Al regresar, caí en una depresión que me costó superar. Pasé cuatro meses sin jugar bien, abatido anímicamente. Para mí, se habían cometido muchas injusticias. Cuando algunos meses más tarde me volvió a convocar la nueva conducción, el terceto conformado por José Varacka, Vladislao Cap y Víctor Rodríguez, que reemplazó al polémico Sívori, no tuve ganas de aceptar. Temía que se repitieran esas situaciones. Cambié de opinión porque me convenció mi viejo. Él me hizo ver cuál era el camino a seguir, y no se equivocó.

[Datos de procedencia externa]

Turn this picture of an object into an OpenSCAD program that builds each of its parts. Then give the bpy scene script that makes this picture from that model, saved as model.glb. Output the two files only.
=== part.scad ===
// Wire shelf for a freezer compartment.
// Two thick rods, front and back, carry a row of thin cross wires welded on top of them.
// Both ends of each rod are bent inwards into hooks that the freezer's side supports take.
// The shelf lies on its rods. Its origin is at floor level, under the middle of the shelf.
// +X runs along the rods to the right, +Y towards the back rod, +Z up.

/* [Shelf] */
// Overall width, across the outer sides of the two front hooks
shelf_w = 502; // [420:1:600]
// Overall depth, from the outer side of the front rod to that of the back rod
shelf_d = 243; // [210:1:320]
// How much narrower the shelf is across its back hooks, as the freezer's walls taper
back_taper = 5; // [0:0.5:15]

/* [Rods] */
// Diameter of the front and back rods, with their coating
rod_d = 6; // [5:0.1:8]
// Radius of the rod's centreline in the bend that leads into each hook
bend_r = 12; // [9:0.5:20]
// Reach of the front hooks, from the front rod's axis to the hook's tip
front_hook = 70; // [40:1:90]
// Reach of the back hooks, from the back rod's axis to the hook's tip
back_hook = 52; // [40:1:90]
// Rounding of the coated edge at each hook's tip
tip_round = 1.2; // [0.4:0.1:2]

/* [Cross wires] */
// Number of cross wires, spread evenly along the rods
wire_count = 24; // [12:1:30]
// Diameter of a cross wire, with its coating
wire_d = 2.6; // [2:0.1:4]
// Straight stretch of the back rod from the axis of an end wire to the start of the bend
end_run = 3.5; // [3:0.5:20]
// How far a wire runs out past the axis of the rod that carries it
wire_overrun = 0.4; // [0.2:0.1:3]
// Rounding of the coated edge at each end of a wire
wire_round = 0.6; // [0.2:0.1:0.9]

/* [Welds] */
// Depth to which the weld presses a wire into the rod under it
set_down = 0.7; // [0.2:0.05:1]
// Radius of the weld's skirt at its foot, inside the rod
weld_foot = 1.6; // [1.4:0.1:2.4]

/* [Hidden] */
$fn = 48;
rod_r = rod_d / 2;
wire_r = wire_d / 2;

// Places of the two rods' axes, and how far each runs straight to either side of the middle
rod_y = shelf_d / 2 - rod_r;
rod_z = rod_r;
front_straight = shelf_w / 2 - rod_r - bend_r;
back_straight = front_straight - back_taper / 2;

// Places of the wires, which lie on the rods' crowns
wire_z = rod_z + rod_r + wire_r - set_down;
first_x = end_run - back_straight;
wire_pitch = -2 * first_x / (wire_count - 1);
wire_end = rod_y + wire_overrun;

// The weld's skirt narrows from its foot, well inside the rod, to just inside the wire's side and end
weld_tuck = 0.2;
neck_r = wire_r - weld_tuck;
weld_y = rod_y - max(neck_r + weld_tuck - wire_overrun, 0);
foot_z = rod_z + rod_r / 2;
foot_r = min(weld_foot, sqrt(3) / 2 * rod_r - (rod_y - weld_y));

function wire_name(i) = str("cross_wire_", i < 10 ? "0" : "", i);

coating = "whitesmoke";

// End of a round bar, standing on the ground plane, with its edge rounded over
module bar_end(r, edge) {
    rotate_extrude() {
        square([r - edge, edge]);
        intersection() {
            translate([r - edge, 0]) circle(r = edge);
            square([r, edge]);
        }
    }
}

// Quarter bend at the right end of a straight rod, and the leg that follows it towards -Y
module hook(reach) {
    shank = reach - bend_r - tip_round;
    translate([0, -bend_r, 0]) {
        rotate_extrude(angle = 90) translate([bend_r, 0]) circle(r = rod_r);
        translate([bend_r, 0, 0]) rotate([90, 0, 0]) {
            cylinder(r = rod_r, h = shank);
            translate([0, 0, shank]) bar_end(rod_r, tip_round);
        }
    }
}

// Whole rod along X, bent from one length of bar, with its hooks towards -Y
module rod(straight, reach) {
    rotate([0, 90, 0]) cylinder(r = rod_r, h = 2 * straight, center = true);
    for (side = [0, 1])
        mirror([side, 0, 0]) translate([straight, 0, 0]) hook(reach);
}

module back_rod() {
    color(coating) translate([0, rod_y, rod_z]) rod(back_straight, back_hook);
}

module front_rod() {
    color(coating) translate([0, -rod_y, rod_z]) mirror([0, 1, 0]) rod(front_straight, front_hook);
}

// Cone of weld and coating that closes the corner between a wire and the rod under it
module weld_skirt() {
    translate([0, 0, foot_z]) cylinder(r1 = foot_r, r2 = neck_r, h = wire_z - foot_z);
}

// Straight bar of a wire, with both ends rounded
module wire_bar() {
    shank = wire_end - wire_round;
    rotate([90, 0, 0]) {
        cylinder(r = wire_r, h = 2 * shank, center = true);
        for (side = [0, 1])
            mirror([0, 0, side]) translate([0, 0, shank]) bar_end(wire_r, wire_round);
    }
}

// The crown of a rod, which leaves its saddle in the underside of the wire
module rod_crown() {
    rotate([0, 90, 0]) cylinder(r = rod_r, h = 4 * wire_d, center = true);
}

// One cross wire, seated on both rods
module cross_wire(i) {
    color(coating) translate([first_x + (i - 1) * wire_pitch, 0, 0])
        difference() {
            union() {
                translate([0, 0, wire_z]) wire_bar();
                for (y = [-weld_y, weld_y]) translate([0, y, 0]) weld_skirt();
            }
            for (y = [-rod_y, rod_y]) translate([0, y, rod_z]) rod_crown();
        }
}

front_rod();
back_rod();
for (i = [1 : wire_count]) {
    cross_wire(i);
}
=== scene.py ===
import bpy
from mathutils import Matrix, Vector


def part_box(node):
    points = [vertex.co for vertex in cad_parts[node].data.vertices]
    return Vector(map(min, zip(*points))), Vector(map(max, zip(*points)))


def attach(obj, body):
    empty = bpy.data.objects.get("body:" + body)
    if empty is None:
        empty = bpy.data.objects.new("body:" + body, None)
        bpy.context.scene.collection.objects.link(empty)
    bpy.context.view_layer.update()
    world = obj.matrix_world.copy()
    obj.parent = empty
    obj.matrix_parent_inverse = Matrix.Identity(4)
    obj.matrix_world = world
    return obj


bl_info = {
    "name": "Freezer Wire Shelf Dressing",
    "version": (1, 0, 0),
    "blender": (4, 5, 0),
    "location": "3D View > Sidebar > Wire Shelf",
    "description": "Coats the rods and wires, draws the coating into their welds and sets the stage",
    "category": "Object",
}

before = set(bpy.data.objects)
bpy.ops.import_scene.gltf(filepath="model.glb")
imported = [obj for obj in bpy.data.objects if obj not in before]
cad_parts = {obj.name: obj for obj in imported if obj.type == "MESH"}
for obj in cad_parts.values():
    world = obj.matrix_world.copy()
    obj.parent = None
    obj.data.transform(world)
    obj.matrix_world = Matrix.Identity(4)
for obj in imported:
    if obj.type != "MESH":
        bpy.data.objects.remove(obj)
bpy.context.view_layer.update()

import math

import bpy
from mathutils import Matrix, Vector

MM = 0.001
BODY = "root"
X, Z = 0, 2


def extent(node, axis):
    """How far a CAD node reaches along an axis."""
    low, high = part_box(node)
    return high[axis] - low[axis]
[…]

De esa experiencia de «la selección fantasma» aprendí que, cuando te llaman para representar a tu país, hay que mirar hacia adelante y entregar todo, absolutamente todo, con dignidad y amor por el país. También, que el éxito trasciende a los futbolistas y recae como un bálsamo sobre otras personas: los hinchas. Millones de compatriotas se desloman cada día por un salario que apenas alcanza para alimentar a sus familias. Ellos merecen una alegría que los estimule, que los ayude a seguir adelante, y un ejemplo de fortaleza ante la adversidad. En los últimos años he visto a varios pibitos que, sin jugar un solo partido con la Selección, quieren viajar en primera clase, alojarse en hoteles de lujo. Me parece que ese no es el camino. Nosotros nos clasificamos para un Mundial alimentados con hambre, frío y escasez. Ganamos los pasajes hacia la Copa del Mundo a pesar de haber quedado a la buena de Dios en un paraje extraño, exigente y hostil, y no gracias a haber dormido en una habitación cinco estrellas.